BEGIN Dataset content
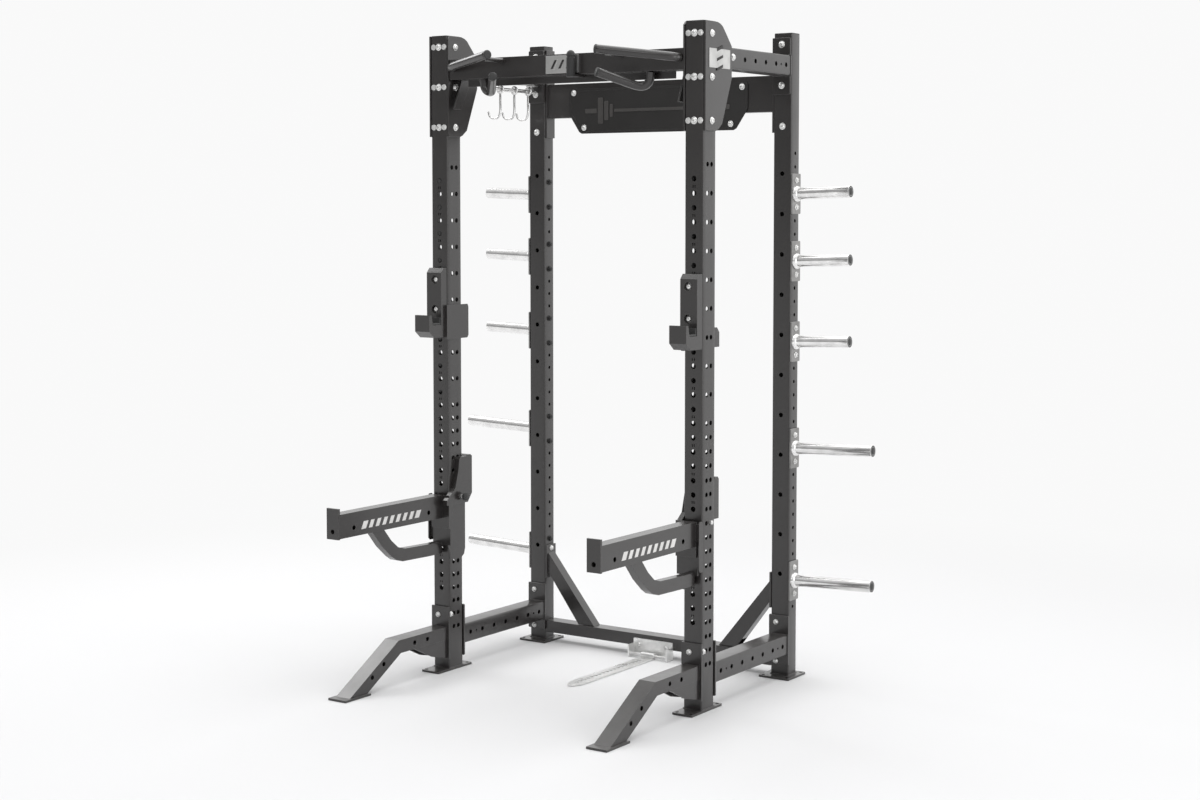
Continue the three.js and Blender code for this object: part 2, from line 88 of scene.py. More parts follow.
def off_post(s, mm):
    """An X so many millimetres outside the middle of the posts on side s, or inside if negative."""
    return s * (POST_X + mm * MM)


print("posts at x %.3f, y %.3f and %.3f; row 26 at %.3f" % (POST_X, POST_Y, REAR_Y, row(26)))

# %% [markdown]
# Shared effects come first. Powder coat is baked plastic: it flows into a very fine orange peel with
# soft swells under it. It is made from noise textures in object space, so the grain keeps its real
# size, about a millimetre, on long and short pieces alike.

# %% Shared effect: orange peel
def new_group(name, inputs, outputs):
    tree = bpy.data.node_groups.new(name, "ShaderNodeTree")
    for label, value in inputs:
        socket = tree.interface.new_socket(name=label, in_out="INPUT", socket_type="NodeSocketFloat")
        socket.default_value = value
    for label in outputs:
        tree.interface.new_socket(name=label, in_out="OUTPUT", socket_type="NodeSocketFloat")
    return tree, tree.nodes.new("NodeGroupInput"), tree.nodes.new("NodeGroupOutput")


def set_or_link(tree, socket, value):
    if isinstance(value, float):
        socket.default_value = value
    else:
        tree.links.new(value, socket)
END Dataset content
Set exercise: Please repeat word for word the lines above that run from the beginning through the line containing "# size, about", keeping both the first and that last line.

Completed task:
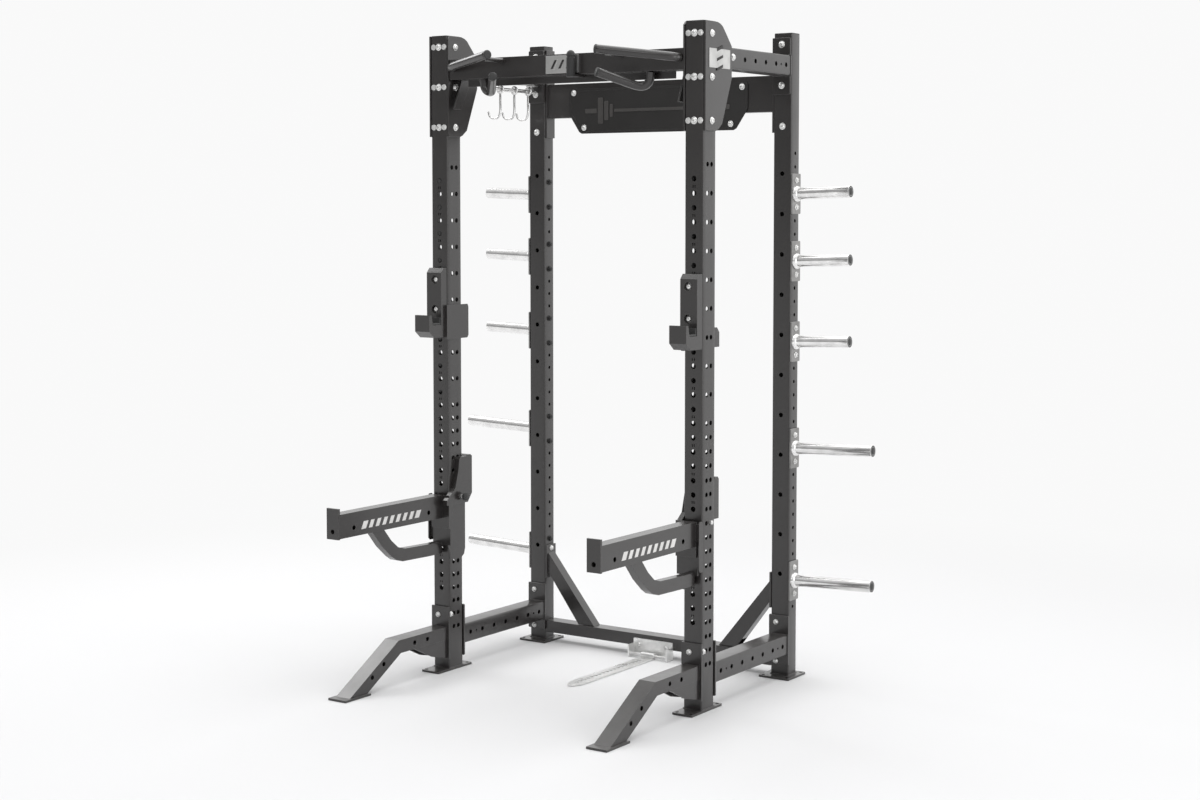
Continue the three.js and Blender code for this object: part 2, from line 88 of scene.py. More parts follow.
def off_post(s, mm):
    """An X so many millimetres outside the middle of the posts on side s, or inside if negative."""
    return s * (POST_X + mm * MM)


print("posts at x %.3f, y %.3f and %.3f; row 26 at %.3f" % (POST_X, POST_Y, REAR_Y, row(26)))

# %% [markdown]
# Shared effects come first. Powder coat is baked plastic: it flows into a very fine orange peel with
# soft swells under it. It is made from noise textures in object space, so the grain keeps its real
# size, about a millimetre, on long and short pieces alike.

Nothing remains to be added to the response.